Short task: Using the data below, return the stretch from the line that contains "Write the FreeCAD" through the line that contains "STRAIGHT = Rotation()", both included, exactly as it stands and nothing beyond it.

Listing:

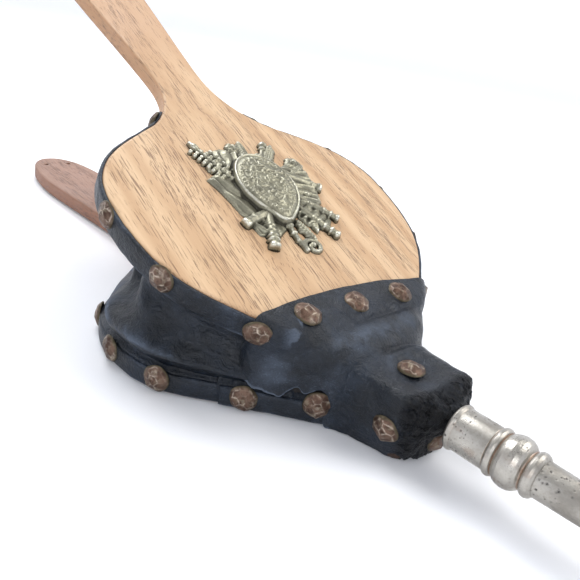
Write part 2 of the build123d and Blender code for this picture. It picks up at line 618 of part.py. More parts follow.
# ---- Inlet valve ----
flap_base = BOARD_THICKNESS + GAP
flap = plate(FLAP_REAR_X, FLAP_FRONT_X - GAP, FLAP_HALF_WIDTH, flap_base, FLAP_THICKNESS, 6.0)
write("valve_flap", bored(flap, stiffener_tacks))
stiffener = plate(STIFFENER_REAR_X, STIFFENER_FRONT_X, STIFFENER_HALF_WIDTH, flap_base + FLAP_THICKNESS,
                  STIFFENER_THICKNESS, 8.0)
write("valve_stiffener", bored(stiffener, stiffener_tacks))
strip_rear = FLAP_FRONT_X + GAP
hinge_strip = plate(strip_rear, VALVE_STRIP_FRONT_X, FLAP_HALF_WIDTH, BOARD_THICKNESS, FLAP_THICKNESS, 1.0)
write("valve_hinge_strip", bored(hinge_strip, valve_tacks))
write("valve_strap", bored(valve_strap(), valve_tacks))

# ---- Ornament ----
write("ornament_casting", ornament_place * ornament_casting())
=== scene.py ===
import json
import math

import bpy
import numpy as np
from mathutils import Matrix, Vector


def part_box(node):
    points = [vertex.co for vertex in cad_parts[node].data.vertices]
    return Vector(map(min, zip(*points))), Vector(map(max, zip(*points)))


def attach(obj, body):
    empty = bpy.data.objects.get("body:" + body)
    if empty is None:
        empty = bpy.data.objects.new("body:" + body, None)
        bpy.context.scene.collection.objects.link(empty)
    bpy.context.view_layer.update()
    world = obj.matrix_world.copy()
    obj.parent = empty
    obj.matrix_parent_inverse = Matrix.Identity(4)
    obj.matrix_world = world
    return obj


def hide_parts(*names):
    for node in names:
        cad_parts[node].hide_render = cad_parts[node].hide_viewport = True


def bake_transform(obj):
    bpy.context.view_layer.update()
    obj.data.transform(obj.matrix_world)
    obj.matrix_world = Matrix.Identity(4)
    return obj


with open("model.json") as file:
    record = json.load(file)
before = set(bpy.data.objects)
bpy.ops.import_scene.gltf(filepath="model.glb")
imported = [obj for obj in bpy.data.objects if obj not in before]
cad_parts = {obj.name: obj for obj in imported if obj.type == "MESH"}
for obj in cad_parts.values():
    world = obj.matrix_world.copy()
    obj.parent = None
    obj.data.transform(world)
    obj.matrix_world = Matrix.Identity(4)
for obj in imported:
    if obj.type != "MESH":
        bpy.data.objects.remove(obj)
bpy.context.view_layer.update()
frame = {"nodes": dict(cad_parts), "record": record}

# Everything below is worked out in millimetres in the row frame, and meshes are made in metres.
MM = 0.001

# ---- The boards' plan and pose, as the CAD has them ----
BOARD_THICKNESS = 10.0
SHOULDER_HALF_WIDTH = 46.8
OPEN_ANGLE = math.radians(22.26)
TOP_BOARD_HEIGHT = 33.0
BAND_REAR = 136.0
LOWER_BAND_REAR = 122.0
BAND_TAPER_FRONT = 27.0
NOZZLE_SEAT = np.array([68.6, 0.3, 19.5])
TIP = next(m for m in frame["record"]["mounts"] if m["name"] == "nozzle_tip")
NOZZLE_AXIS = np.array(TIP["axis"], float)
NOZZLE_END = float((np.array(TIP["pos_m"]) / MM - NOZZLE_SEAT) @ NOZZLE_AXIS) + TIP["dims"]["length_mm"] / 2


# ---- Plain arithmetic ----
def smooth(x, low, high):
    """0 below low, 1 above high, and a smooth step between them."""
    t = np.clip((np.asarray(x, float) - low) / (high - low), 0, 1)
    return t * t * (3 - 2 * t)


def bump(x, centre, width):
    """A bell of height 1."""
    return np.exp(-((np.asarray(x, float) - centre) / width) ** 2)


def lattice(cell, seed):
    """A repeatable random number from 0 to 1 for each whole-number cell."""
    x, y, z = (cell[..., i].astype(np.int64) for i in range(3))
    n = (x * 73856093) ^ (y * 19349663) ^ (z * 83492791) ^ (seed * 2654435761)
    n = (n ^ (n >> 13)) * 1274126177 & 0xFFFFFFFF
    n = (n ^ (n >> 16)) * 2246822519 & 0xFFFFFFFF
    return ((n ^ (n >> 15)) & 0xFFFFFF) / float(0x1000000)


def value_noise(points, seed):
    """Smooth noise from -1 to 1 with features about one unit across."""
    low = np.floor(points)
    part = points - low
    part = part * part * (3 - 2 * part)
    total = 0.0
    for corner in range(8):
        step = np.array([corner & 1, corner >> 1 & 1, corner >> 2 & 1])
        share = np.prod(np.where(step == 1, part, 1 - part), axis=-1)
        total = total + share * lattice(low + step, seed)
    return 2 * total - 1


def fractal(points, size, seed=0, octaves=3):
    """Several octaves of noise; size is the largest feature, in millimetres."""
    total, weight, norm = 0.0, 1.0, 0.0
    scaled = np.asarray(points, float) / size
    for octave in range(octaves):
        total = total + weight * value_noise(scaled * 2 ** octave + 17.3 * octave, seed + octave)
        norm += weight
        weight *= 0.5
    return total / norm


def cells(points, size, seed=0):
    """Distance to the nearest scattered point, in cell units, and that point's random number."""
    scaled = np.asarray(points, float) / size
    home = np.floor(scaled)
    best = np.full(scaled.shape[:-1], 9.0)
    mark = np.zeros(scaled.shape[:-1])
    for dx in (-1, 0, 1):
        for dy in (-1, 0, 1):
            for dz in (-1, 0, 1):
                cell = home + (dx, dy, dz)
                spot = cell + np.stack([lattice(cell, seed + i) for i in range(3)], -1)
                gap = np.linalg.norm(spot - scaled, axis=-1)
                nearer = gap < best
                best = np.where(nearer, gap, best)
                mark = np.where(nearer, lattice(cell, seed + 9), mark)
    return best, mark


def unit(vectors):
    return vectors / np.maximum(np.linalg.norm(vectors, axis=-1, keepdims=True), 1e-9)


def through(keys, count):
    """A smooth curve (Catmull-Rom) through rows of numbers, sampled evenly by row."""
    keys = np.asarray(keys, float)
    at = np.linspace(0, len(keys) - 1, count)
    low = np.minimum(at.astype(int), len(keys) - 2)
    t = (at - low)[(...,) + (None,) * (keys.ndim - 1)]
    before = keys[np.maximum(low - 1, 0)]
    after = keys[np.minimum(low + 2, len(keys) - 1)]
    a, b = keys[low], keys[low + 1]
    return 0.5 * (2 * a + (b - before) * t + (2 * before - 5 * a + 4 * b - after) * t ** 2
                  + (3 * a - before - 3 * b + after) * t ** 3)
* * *
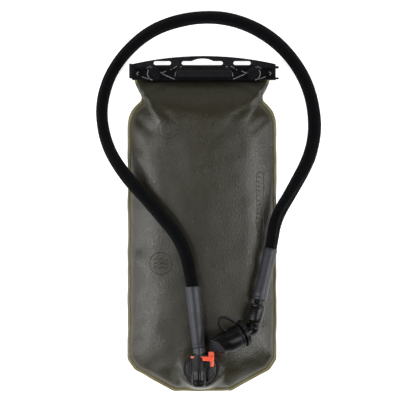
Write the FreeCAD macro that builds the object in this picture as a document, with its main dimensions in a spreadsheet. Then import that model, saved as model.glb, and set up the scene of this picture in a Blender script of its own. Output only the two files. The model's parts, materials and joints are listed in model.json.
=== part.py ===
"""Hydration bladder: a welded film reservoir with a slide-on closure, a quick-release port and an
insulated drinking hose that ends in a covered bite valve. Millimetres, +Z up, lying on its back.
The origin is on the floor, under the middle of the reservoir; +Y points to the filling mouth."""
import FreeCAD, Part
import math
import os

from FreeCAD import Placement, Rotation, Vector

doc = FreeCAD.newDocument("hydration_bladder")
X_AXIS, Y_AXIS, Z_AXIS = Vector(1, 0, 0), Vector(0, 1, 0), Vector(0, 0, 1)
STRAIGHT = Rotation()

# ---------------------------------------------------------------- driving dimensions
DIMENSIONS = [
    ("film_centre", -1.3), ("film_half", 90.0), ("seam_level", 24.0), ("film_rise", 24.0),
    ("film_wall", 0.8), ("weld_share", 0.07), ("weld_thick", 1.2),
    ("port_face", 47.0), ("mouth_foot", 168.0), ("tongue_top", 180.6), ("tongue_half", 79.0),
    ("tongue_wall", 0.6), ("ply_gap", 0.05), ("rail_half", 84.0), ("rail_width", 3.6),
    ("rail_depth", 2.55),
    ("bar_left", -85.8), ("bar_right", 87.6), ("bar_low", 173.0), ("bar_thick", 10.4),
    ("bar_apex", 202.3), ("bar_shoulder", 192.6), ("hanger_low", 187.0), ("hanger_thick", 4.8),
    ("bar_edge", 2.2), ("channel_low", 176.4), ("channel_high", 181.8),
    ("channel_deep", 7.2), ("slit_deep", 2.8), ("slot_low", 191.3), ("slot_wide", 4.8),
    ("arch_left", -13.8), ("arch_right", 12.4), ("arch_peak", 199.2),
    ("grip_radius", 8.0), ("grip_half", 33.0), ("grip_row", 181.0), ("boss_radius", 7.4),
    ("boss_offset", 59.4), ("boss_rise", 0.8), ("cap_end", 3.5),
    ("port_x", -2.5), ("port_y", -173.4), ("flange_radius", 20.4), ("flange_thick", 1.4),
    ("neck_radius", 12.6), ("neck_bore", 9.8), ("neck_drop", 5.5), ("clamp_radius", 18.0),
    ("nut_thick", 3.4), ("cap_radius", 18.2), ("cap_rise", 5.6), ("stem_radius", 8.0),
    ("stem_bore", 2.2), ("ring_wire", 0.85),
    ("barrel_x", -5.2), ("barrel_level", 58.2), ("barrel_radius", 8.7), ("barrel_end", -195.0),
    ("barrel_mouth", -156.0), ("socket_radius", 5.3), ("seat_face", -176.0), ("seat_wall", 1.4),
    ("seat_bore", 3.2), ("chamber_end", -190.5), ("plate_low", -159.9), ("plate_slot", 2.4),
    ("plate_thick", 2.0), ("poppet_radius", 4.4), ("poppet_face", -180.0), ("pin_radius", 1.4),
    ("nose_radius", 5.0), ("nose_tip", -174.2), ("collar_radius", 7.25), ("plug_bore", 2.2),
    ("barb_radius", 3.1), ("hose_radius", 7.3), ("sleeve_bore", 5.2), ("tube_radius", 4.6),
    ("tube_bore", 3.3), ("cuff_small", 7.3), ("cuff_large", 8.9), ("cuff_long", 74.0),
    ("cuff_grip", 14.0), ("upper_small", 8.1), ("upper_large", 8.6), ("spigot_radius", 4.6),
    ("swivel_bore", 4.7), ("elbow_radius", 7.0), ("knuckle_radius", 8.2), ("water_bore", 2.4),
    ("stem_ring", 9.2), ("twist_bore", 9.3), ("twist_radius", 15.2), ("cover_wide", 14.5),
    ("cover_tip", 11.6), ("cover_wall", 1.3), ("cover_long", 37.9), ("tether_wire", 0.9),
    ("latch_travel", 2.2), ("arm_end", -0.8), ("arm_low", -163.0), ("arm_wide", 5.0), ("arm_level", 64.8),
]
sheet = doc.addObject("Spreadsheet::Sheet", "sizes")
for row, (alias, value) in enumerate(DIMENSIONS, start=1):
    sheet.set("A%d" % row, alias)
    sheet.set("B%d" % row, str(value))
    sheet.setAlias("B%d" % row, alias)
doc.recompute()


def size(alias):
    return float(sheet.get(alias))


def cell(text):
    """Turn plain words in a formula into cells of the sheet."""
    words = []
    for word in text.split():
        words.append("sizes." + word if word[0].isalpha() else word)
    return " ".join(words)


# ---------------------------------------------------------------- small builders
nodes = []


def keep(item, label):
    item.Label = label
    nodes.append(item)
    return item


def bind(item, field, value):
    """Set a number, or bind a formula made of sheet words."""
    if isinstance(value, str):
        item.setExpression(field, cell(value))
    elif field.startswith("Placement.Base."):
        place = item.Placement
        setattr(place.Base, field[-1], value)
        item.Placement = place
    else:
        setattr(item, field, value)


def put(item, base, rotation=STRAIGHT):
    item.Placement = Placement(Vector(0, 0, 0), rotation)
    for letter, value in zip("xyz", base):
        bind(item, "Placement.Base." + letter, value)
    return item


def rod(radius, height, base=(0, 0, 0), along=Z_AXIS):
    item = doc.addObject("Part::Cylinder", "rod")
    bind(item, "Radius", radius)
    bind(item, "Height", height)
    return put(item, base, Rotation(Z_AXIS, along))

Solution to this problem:
Write the FreeCAD macro that builds the object in this picture as a document, with its main dimensions in a spreadsheet. Then import that model, saved as model.glb, and set up the scene of this picture in a Blender script of its own. Output only the two files. The model's parts, materials and joints are listed in model.json.
=== part.py ===
"""Hydration bladder: a welded film reservoir with a slide-on closure, a quick-release port and an
insulated drinking hose that ends in a covered bite valve. Millimetres, +Z up, lying on its back.
The origin is on the floor, under the middle of the reservoir; +Y points to the filling mouth."""
import FreeCAD, Part
import math
import os

from FreeCAD import Placement, Rotation, Vector

doc = FreeCAD.newDocument("hydration_bladder")
X_AXIS, Y_AXIS, Z_AXIS = Vector(1, 0, 0), Vector(0, 1, 0), Vector(0, 0, 1)
STRAIGHT = Rotation()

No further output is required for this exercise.